You mentioned getting information from someone on the inside. How did that happen?
Marcus: Met a tournament director at a venue I played regularly. We started dating. She didn’t know what I was doing—not at first. We were together for about seven months. And yeah, she helped me, but not intentionally. She never cheated for me. Never gave me favorable draws. But she talked about her work. She explained how tournament directors deal with rating complaints, what red flags they look for, how DUPR tracks suspicious patterns. She told me about monthly TD meetings where they’d discuss problematic players. She showed me the blind spots—like how smaller unsanctioned tournaments don’t feed into DUPR, or how playing up occasionally makes your profile look more legitimate. She thought she was just venting about work. She had no idea she was giving me a playbook.
Did she ever find out?
Marcus: She found my spreadsheet on my laptop. All my tournaments, all my intentional losses, the whole strategy. She lost it. Called me a sociopath, said I was ruining the sport. Threatened to report me to USA Pickleball.
Did she?
Marcus: No. Because I pointed out that she’d been complicit. She’d told me how the system worked, where the gaps were. If I went down, I’d make sure everyone knew she’d helped, even accidentally. We broke up. She stepped down from being a TD a few months later. Last I heard she doesn’t even play anymore.
Does that bother you?
Marcus: [shrugs] She made her choices.
Still Active: “The Game Changed, So Did I”

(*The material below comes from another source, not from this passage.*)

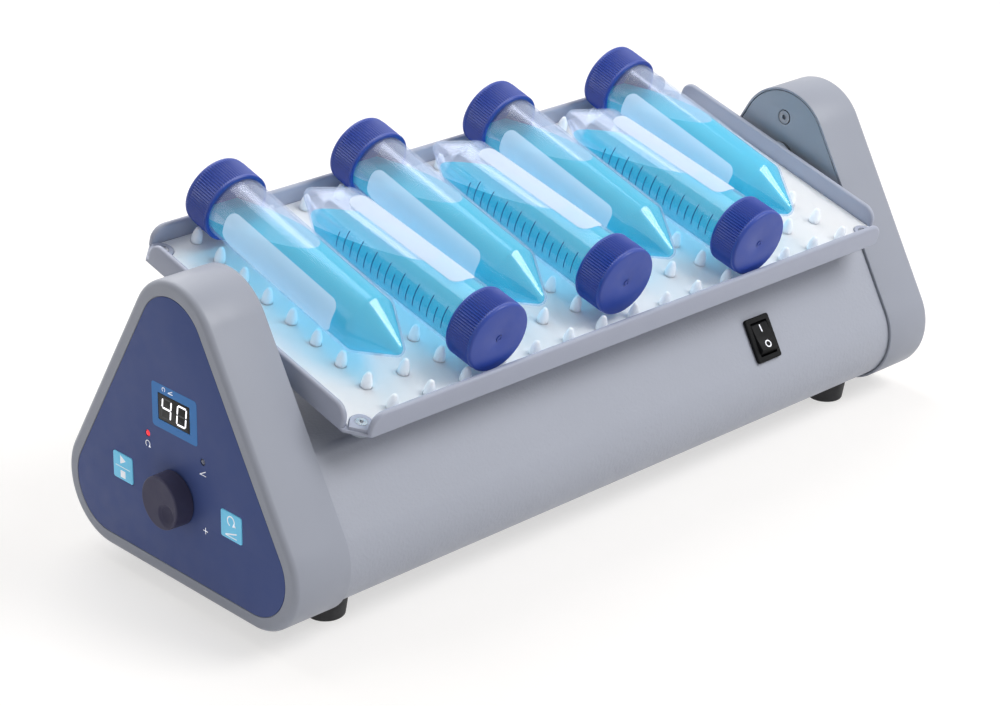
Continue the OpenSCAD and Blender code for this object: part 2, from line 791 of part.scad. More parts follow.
// Slotted light gate that sees the sector's edge when the tray is level
module home_sensor() color("#202226") {
    edge_a = -90 + ((sector_teeth - 1) / 2 + 0.7) * 360 / sector_n;
    tip = gear_m * (sector_n / 2 + 1);
    gate_w = 7;
    arm_t = 2.2;
    slot = sector_w + 1.6;
    slot_x = gear_x - sector_w / 2 - slot / 2;
    translate([0, 0, pivot_h]) rotate([edge_a, 0, 0]) {
        for (x = [slot_x - arm_t, slot_x + slot])
            translate([x, tip - 8, -gate_w / 2]) cube([arm_t, 12, gate_w]);
        translate([slot_x - arm_t, tip + 2.5, -gate_w / 2])
            cube([plate_left - plate_full - slot_x + arm_t, 4, gate_w]);
    }
}

// ---- tray -----------------------------------------------------------------------

// Flanged bush with its flange on the tray side, drawn towards -X from x = 0
module axle_bush() rotate([0, -90, 0]) rotate_extrude($fn = 48) polygon([
    [axle_d / 2 + run_fit, -bush_lip_t], [bush_lip_r, -bush_lip_t], [bush_lip_r, 0],
    [bush_r, 0], [bush_r, bush_l], [axle_d / 2 + run_fit, bush_l]]);

module axle_bushes() color("#e6e0cf") {
    translate([plate_left, 0, pivot_h]) axle_bush();
    translate([plate_right, 0, pivot_h]) mirror([1, 0, 0]) axle_bush();
}

// Trunnion with its collar's tray side at x = 0, pointing to -X for length l; its collar nearly
// fills the gap between the tray's lug and the bush
module trunnion(l, gap, groove = false) rotate([0, -90, 0]) difference() {
    collar_t = gap - lug_t - bush_lip_t - axial_play;
    rotate_extrude($fn = 48) polygon([
        [0, -lug_t], [pin_r, -lug_t], [pin_r, 0], [collar_r, 0], [collar_r, collar_t],
        [axle_d / 2, collar_t], [axle_d / 2, l - 0.6], [axle_d / 2 - 0.6, l], [0, l]]);
    if (groove)
        translate([0, 0, ring_at]) rotate_extrude($fn = 48)
            translate([axle_d / 2 - 0.8, 0]) square([2, ring_t + 0.1]);
}

ring_t = 0.8;
ring_at = right_gap - lug_t + bush_l + 0.3;

module left_trunnion() color("#c9ccd1")
    translate([tray_xa - lug_t, 0, pivot_h]) trunnion(tray_xa - lug_t - gear_x + sector_w + 1, left_gap);

module right_trunnion() color("#c9ccd1")
    translate([tray_xb + lug_t, 0, pivot_h]) mirror([1, 0, 0]) trunnion(ring_at + 3, right_gap, groove = true);

// Open ring in the right trunnion's groove
module retaining_ring() color("#6f737b")
    translate([tray_xb + lug_t + ring_at + 0.05, 0, pivot_h]) rotate([0, 90, 0]) difference() {
        cylinder(h = ring_t, r = axle_d / 2 + 2.4, $fn = 48);
        translate([0, 0, -1]) cylinder(h = 3, r = axle_d / 2 - 0.78, $fn = 48);
        translate([0, -2.4, -1]) cube([12, 4.8, 3]);
    }

corner_screws = [for (x = [tray_xa + tab_x, tray_xb - tab_x], y = [-1, 1])
    [x, y * (tray_half - tab_y)]];

// Bracket under the left end of the tray, with the lug that holds the trunnion
module tray_bracket() {
    sy = tray_half - tab_y;
    difference() {
        union() {
            translate([0, 0, floor_n - bracket_t]) linear_extrude(bracket_t) {
                hull() for (y = [-1, 1]) translate([tab_x, y * sy]) circle(tab_r, $fn = 32);
                translate([-lug_t, -lug_r]) square([lug_t + tab_x + tab_r + 2, 2 * lug_r]);
            }
            along_x(-lug_t, lug_t) {
                circle(lug_r, $fn = 64);
                translate([-lug_r, floor_n - bracket_t]) square([2 * lug_r, bracket_t - floor_n]);
            }
        }
        rod(-lug_t - 1, lug_t + 2, pin_r + 0.01);
        for (y = [-1, 1])
            translate([tab_x, y * sy, floor_n - bracket_t - 1]) cylinder(h = bracket_t + 2, r = 1.52, $fn = 24);
        // The lug is a plate: nothing of it lies over the floor
        translate([0, -20, floor_n]) cube([30, 40, 30]);
    }
}

module tray_brackets() color("#8e939d") in_tray() {
    translate([tray_xa, 0, 0]) tray_bracket();
    translate([tray_xb, 0, 0]) mirror([1, 0, 0]) tray_bracket();
}

// Tray floor with its four corners cut off
module floor_outline() polygon([for (sx = [0, 1], q = [0, 1, 2, 3])
    let (s = sx == 0 ? 1 : -1, x = sx == 0 ? tray_xa : tray_xb,
         p = [[corner_cut, -tray_half], [0, corner_cut - tray_half],
              [0, tray_half - corner_cut], [corner_cut, tray_half]])
    [x + s * p[q][0], s * p[q][1]]]);

// Outline of a flange seen square to it: l long, with its top corners rounded
module flange_outline(l) polygon(concat(
    [[-l / 2, 0], [l / 2, 0]],
    arc([l / 2 - flange_r, flange_h - flange_r], flange_r, 0, 90, 8),
    arc([flange_r - l / 2, flange_h - flange_r], flange_r, 90, 180, 8)));

// Corner tab: a round end about the screw that runs out to the corner
module tab_outline(grow = 0) for (p = corner_screws)
    hull() for (t = [0, 12])
        translate([p[0] + sign(p[0] - tray_cx) * t, p[1] + sign(p[1]) * t])
            circle(tab_r + grow, $fn = 32);

module tray_pan() color("#969aa3") in_tray() difference() {
    union() {
        translate([0, 0, floor_n]) linear_extrude(floor_t) floor_outline();
        translate([0, 0, floor_n]) linear_extrude(tab_t) intersection() {
            floor_outline();
            tab_outline();
        }
        for (s = [-1, 1])
            translate([tray_cx, s * (tray_half - flange_t / 2) + flange_t / 2, floor_n])
                rotate([90, 0, 0]) linear_extrude(flange_t) flange_outline(tray_l - 2 * corner_cut - 2);
        for (x = [tray_xa, tray_xb - flange_t])
            translate([x, 0, floor_n])
                rotate([90, 0, 90]) linear_extrude(flange_t) flange_outline(tray_w - 2 * corner_cut - 2);
    }
    for (p = corner_screws)
        translate([p[0], p[1], floor_n - 1]) cylinder(h = tab_t + 2, r = 1.6, $fn = 24);
    for (p = corner_screws)
        translate([p[0], p[1], floor_n + tab_t - 1.6]) cylinder(h = 2, r = 2.75 + drop_fit, $fn = 32);
}

module tray_corner_screws() color("#b9bcc2") in_tray()
    for (p = corner_screws)
        translate([p[0], p[1], floor_n + tab_t]) rotate([0, 90, 0]) cap_screw(tab_t + 1.4, 1.5, 2.75, 1.6);

function peg_at(i, j) = [tray_cx + (i - (peg_cols - 1) / 2) * peg_dx, (j - (peg_rows - 1) / 2) * peg_dy];

// Bullet-shaped peg: its flank bows out between its foot and its round tip
module peg() rotate_extrude($fn = 24) polygon(concat(
    [[0, -mat_t / 2], [peg_d / 2, -mat_t / 2], [peg_d / 2, peg_h * 0.15]],
    [for (t = [0.25, 0.5, 0.75]) [peg_d / 2 - (peg_d / 2 - peg_tip_r) * pow(t, 1.8), peg_h * 0.15
        + (peg_h * 0.85 - peg_tip_r) * t]],
    arc([0, peg_h - peg_tip_r], peg_tip_r, 0, 90, 3)));

module tray_mat() color("#f4f6f8") in_tray() {
    translate([0, 0, mat_n]) linear_extrude(mat_t) difference() {
        translate([tray_cx, 0])
            square([tray_l - 2 * flange_t - 0.6, tray_w - 2 * flange_t - 0.6], center = true);
        tab_outline(drop_fit + 0.3);
    }
    for (i = [0:peg_cols - 1], j = [0:peg_rows - 1])
        translate([peg_at(i, j)[0], peg_at(i, j)[1], mat_top]) peg();
}

// ---- tubes -------------------------------------------------------------------------

// Frame of tube i: origin in the cap's face, Z along the tube to its tip
module in_tube(i) {
    s = tube_sides[i - 1];
    v = cap_v[i - 1];
    in_tray() translate([peg_at(0, 0)[0] + peg_dx * (2 * i - 1.5), s * v, axis_n(v)])
        rotate([s * (90 + tube_angle), 0, 0]) children();
}

// The tip's centre, the neck inside the cap, and the neck's clearance in the cap
cone_end = tube_l - tip_r;
neck_r = tube_r - 0.3;
neck_fit = 0.1;

// Outside of a tube from its neck to its tip, drawn smaller by w: radius, then distance from the cap's face
function tube_profile(w) =
    let (tilt = asin((tube_low_r - tip_r) / norm([tube_low_r, cone_end - shoulder])))
    concat(
        [[neck_r - w, cap_top_t + 0.2], [neck_r - w, cap_h + 0.6], [tube_r - w, cap_h + 1.4],
         [tube_low_r - w, shoulder]],
        arc([0, cone_end], tip_r - w, tilt, 90, 6));

module tube(i) color([0.86, 0.93, 0.96, 0.45]) in_tube(i) rotate_extrude($fn = 64)
    polygon(concat(tube_profile(0), reversed(tube_profile(tube_wall))));

// The ribs stand a little inside the smooth rim, and the cap's top stays inside their grooves
rib_in = 0.1;
top_r = cap_r - rib_in - rib_d - 0.1;

// One rib of the cap's outline, with the groove beside it
function rib(k) =
    let (q = 360 / cap_ribs)
    [for (p = [[-0.3, 0], [0.3, 0], [0.5, rib_d]]) polar(cap_r - rib_in - p[1], (k + p[0]) * q)];

module tube_cap(i) color("#3a4c9e") in_tube(i) difference() {
    union() {
        rotate_extrude($fn = 64) polygon([
            [0, 0], [top_r - 0.9, 0], [top_r, 0.9], [top_r, cap_top_t], [0, cap_top_t]]);
        translate([0, 0, 1.6]) linear_extrude(cap_h - 3) polygon([for (k = [0:cap_ribs - 1]) each rib(k)]);
        translate([0, 0, cap_h - 2]) cylinder(h = 2, r = cap_r, $fn = 64);
    }
    translate([0, 0, cap_top_t]) cylinder(h = cap_h, r = neck_r + neck_fit, $fn = 64);
}

// Height of the liquid's level surface in tube i
function level_z(i) =
    let (s = tube_sides[i - 1], d = level_at[i - 1], top = tube_r - tube_wall,
         v = s * (cap_v[i - 1] - d * cos(tube_angle) + top * sin(tube_angle)),
         n = axis_n(cap_v[i - 1]) - d * sin(tube_angle) + top * cos(tube_angle))
    pivot_h + v * sin(tilt_rest) + n * cos(tilt_rest);

// Liquid that fills tube i up to a level surface
module tube_liquid(i) color([0.2, 0.68, 0.86, 0.7]) intersection() {
    in_tube(i) rotate_extrude($fn = 64)
        polygon(concat([[0, cap_top_t + 0.2]], tube_profile(tube_wall + 0.03)));
    translate([-300, -150, 0]) cube([600, 300, level_z(i)]);
}

// ---- drawing -------------------------------------------------------------------------

left_housing();
right_housing();
left_end_plate();
right_end_plate();
end_plate_screws();
body_cover();
base_plate();
feet();
chassis_screws();
panel_film();
display_window();
display_module();
speed_led();
tilt_led();
control_board();
encoder_body();
encoder_shaft();
knob();
run_stop_key();
mode_key();
switch_housing();
switch_rocker();
power_inlet();
inlet_pins();
power_board();
stepper_motor();
motor_screws();
motor_shaft();
motor_pinion();
sector_gear();
home_sensor();
axle_bushes();
left_trunnion();
right_trunnion();
retaining_ring();
tray_brackets();
tray_pan();
tray_mat();
tray_corner_screws();
for (i = [1:7]) {
    tube(i);
    tube_cap(i);
    tube_liquid(i);
}
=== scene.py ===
"""Looks of the digital tube rocker: finishes, printed panel, tubes with liquid, studio and camera.

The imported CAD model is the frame. Lengths are written in millimetres and turned into metres by MM.
X runs along the length with the control panel at -X, +Y is the rear and Z is up from the floor.
"""

import math

import bmesh
import bpy
from mathutils import Matrix, Vector
from mathutils.geometry import tessellate_polygon

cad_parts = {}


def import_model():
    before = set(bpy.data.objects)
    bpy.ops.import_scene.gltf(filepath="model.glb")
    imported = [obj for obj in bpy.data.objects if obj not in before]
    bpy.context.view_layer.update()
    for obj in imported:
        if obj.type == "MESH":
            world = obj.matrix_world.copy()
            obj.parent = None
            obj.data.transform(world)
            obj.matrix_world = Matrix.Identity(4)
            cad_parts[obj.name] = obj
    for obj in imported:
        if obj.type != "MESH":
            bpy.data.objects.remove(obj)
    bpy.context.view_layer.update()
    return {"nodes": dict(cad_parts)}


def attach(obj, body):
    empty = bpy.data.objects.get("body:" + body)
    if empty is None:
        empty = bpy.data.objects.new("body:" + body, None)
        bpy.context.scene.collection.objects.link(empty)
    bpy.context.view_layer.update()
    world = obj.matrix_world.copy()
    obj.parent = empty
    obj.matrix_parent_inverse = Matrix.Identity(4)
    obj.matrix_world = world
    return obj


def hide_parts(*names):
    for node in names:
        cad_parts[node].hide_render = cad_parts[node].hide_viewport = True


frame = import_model()
NODES = frame["nodes"]
MM = 0.001

# ---- sizes, as in the CAD model ----

X_LEFT = -215.0
X_RIGHT = 215.0
PLATE_LEFT = -184.0
PLATE_RIGHT = 184.2
APEX_R = 28.9
BASE_R = 28.9
BASE_HALF = 51.5
APEX_RISE = 86.8
HOUSING_LOW = 8.3
BODY_INSET = 1.7
BODY_LOW = HOUSING_LOW + BODY_INSET
BASE_Z = HOUSING_LOW + BASE_R
APEX_Z = BASE_Z + APEX_RISE
SLOPE = math.degrees(math.atan2(-APEX_RISE, BASE_HALF)) + 90.0
WALL = 3.0
FACE_ROUND = 3.0
RIM_W = 6.9
FILM_X = X_LEFT + 0.1
FILM_T = 0.5
RECESS = FILM_X + FILM_T - X_LEFT
INK_T = 0.05
PLATE_T = 1.6
PLATE_FULL = 4.6
LIP_T = 1.2
PLATE_GAP = 0.4
BOSS_L = 4.4
DECK_H = 84.0
BEND_R = 6.0
SHEET_T = 1.5
LIP_W = 12.0
FOOT_Y = 50.5
BUSH_R = 6.0
BOSS_R = 10.0
MOTOR_Z = 53.0
MOTOR_HOLE_R = 11.1
SENSOR_YZ = (-37, 69)
SENSOR_HOLE = 14.0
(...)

You said you’re still doing this. How is that possible with DUPR and better rating systems?
Marcus: DUPR actually made it easier in some ways. More data means more noise. I just had to get more creative. Now I play unrated recreational games intentionally badly. I’ll join open play sessions and just hit balls out, play lazy. Those games can feed into the algorithm if they’re logged. I also learned to manipulate my tournament schedule better—I’ll play up a division and lose legitimately, which balances out my wins at the lower level. And I focus more on unsanctioned events now. There are tons of club championships, league finals, local shootouts that have prize money but don’t touch your DUPR.

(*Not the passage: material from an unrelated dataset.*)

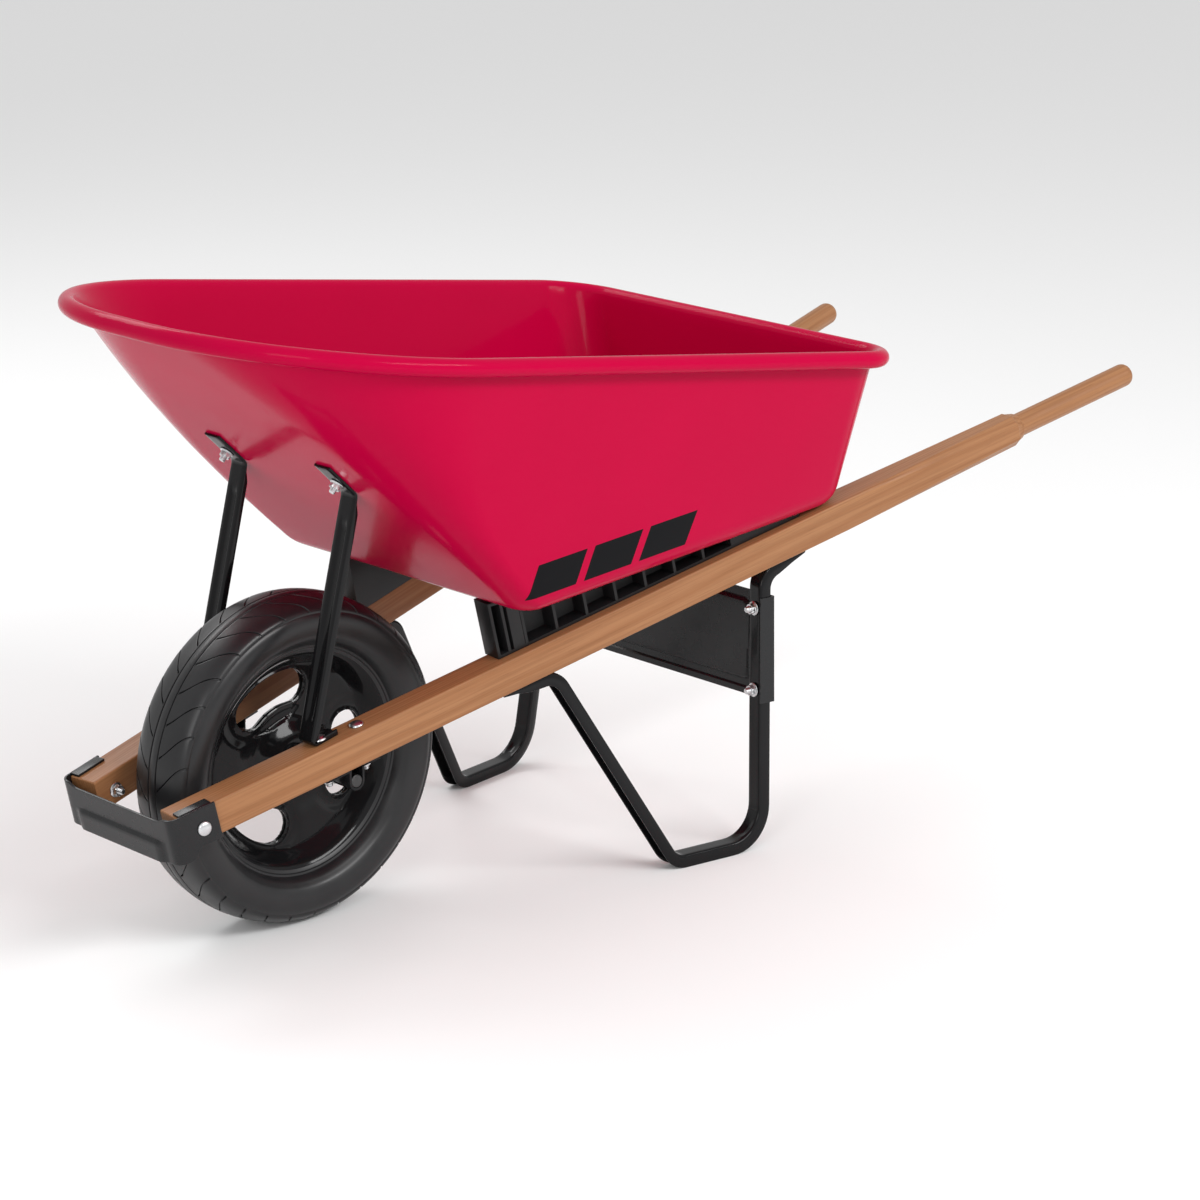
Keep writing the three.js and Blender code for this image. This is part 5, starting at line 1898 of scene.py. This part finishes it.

Have your tactics changed significantly?
Marcus: The biggest change is I target smaller tournaments now. The mega-tournaments with 500+ people have better oversight. But your local club championship with 50 players? Nobody’s analyzing rating trends and they still need to have the prize money to bring people in. I also play mixed doubles more now—easier to hide behind a partner’s legitimate weaknesses. And I’ve started coaching. Ironically, teaching beginners actually helps me understand how to play like one convincingly when I need to tank.
The Justification: “Everyone’s Gaming Something”

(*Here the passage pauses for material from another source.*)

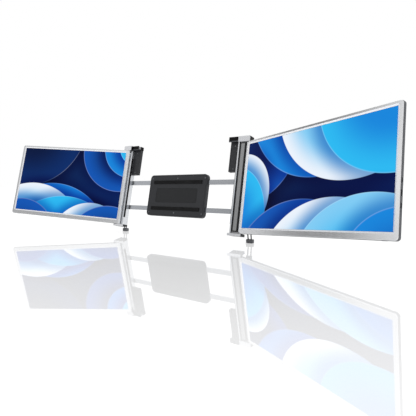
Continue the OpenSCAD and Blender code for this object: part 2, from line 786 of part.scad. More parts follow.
module cover_screws(side) {
    color([0.5, 0.5, 0.51]) on_screen(side) for (u = screw_us, w = screw_ws) translate([u, 0, w]) union() {
        rod_y(screw_r, rim_v + 1, half_t - screw_head_t);
        rod_y(screw_head_r, half_t - 0.1 - screw_head_t, half_t - 0.1);
    }
}

centre_housing();
centre_cover();
rail_guides();
lid_pads();
column_tube(LEFT);  // left_column_tube
top_cap(LEFT);  // left_top_cap
top_plate(LEFT);  // left_top_plate
bottom_cap(LEFT);  // left_bottom_cap
bottom_plate(LEFT);  // left_bottom_plate
edge_pad(LEFT);  // left_edge_pad
rails(LEFT);  // left_rails
clamp_housing(LEFT);  // left_clamp_housing
clamp_arm(LEFT);  // left_clamp_arm
arm_bracket(LEFT);  // left_arm_bracket
arm_pad(LEFT);  // left_arm_pad
clamp_springs(LEFT);  // left_clamp_springs
leg_bracket(LEFT);  // left_leg_bracket
leg_pin(LEFT);  // left_leg_pin
leg_sleeve(LEFT);  // left_leg_sleeve
leg_rods(LEFT);  // left_leg_rods
foot(LEFT);  // left_foot
column_tube(RIGHT);  // right_column_tube
top_cap(RIGHT);  // right_top_cap
top_plate(RIGHT);  // right_top_plate
bottom_cap(RIGHT);  // right_bottom_cap
bottom_plate(RIGHT);  // right_bottom_plate
edge_pad(RIGHT);  // right_edge_pad
rails(RIGHT);  // right_rails
clamp_housing(RIGHT);  // right_clamp_housing
clamp_arm(RIGHT);  // right_clamp_arm
arm_bracket(RIGHT);  // right_arm_bracket
arm_pad(RIGHT);  // right_arm_pad
clamp_springs(RIGHT);  // right_clamp_springs
leg_bracket(RIGHT);  // right_leg_bracket
leg_pin(RIGHT);  // right_leg_pin
leg_sleeve(RIGHT);  // right_leg_sleeve
leg_rods(RIGHT);  // right_leg_rods
foot(RIGHT);  // right_foot
spine_body();
spine_inlay();
spine_links();
spine_pins();
front_frame(LEFT);  // left_front_frame
display(LEFT);  // left_display
rear_cover(LEFT);  // left_rear_cover
control_board(LEFT);  // left_control_board
sockets(LEFT);  // left_sockets
hinge_barrel(LEFT);  // left_hinge_barrel
hinge_pins(LEFT);  // left_hinge_pins
power_button(LEFT);  // left_power_button
cover_screws(LEFT);  // left_cover_screws
front_frame(RIGHT);  // right_front_frame
display(RIGHT);  // right_display
rear_cover(RIGHT);  // right_rear_cover
control_board(RIGHT);  // right_control_board
sockets(RIGHT);  // right_sockets
hinge_barrel(RIGHT);  // right_hinge_barrel
hinge_pins(RIGHT);  // right_hinge_pins
power_button(RIGHT);  // right_power_button
cover_screws(RIGHT);  // right_cover_screws
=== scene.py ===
"""Finished surfaces of the laptop screen extender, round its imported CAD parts.

Sizes are in millimetres on the plane that the frame hangs on: x to the viewer's right, y back from it, z up it.
The plane leans back, so every piece is built upright and then leaned. A side's pieces are built on the right and
mirrored for the left.
"""

import json
import math
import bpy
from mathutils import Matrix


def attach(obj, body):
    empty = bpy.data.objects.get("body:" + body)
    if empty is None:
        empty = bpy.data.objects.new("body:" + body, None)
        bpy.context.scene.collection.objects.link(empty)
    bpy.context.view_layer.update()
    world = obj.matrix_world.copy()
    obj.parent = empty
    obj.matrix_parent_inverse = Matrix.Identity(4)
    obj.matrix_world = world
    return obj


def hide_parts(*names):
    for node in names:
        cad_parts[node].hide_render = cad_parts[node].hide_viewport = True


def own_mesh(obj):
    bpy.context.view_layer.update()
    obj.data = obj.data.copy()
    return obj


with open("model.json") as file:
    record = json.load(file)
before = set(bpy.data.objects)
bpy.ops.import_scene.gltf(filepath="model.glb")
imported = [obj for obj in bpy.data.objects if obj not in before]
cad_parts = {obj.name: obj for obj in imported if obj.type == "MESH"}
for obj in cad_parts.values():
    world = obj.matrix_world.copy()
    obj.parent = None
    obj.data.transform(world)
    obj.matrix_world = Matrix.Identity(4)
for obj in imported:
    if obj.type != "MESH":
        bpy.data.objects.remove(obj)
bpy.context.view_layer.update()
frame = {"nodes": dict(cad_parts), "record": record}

from types import SimpleNamespace

import bmesh
import bpy
import numpy as np
from mathutils import Matrix, Vector

# ---- Sizes: the part's own, and those of its finer forms ----

MM = 0.001
TILT = 12.0
LID_W, LID_T, LID_H, LID_RISE = 349.3, 4.5, 230.7, 11.8
HALF_T, RIM_T, BEVEL = 4.0, 1.8, 2.8
VIEW_W, VIEW_H = 344.2, 193.6
RIM_HINGE, RIM_OUTER, RIM_TOP, RIM_FOOT = 7.0, 8.6, 7.0, 12.5
SCREEN_W, SCREEN_H = RIM_HINGE + VIEW_W + RIM_OUTER, RIM_FOOT + VIEW_H + RIM_TOP
CORNER_R, REAR_WALL, SIDE_WALL, REAR_PROUD = 5.0, 1.4, 1.6, 0.5
SCREEN_RISE, SCREEN_ANGLE, BORDER = 14.7, 21.3, 0.3
SCREEN_TOP = SCREEN_RISE + SCREEN_H
RIM_V, ROUND = -HALF_T + RIM_T, HALF_T - 0.02
BARREL_U = 5.5
SOCKET_WS, SOCKET_T, SOCKET_D = (51.5, 70.5, 89.5), 3.2, 6.4
DATA_W, PICTURE_W = 8.94, 11.2
BUTTON_U, BUTTON_L, BUTTON_W, BUTTON_OUT = SCREEN_W - 22, 9.0, 2.6, 0.9
SCREW_US, SCREW_WS, SCREW_R = (40.0, SCREEN_W / 2, SCREEN_W - 40), (6.15, SCREEN_H - 3.8), 1.6
LOW_NOTCH, TOP_NOTCH, NOTCH_U = 3.2, 1.4, 4.4
VENT_U, VENT_WS, VENT_W, VENT_PITCH, COVER_GROOVE = 62.0, (15, 25), 1.6, 4.2, 9.0

COLUMN_X, COLUMN_Y, COLUMN_W, COLUMN_BACK = 176.0, 8.5, 23.0, 20.5
CAP_PLATE, CAP_Z, TOP_CAP_H, STRIP_ZS = 1.4, SCREEN_TOP + 0.4, 13.3, (35, 205)
LOW_CAP_Z, LOW_CAP_H = SCREEN_RISE - 0.5, 5.9
ARM_X, ARM_W, ARM_Z, ARM_H = 151.0, 24.6, LID_H + 0.3, 9.8
ARM_LIP_Y, ARM_LIP, ARM_BLOCK_Y, ARM_BLOCK, ARM_BITE, ARM_PAD_T = -2.5, 1.7, 8.0, 11.0, 2.3, 1.3
CLAMP_Y, CLAMP_D, CLAMP_TOP, CLAMP_LOW, CLAMP_ROD_R = 13.25, 10.5, LID_H, LID_H - 72, 2.5
CLAMP_LIFT, SPRING_TURNS, SPRING_WIRE = 20.0, 9, 0.45
ROD_XS = (ARM_X + ARM_W / 2 - 6, ARM_X + ARM_W / 2 + 6)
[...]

Last question—why keep doing this?
Marcus: Because I can. I get angry thinking about how broken the system is, and I get to the point that I don’t care. Someone’s going to exploit it. Might as well be me. And before you get all self-righteous, think about how many players you know who conveniently forget to log their losses, or who dodge good players at open play to protect their rating, or who play down with their weaker spouse to get easier brackets. Everyone’s gaming something. I just refuse to be a hypocrite about it.
But you’re taking medals from people who earned them.
Marcus: No. I’m taking medals from people who weren’t good enough to beat me. If they were actually competing at the right level, they’d be playing tougher opponents anyway. I’m doing them a favor—showing them they’re not as good as they think they are.
That’s a hell of a rationalization.
Marcus: [stands up, puts on his jacket] Maybe. But I sleep fine at night. Do you think the 4.5 player who sandbags down to 4.0 for an easy medal sleeps badly? What about the guy who lies about his age to play in the senior division which happens all the time? What about the tournament directors who let it all happen because they need registration fees? Everyone in this sport has dirty hands. Mine are just dirtier.
Marcus left the interview and drove away. We watched him go, realizing that somewhere, right now, he’s probably signing up for another tournament. And somewhere, a 3.5 player is practicing their serve, dreaming of their first gold medal, with no idea what’s waiting for them.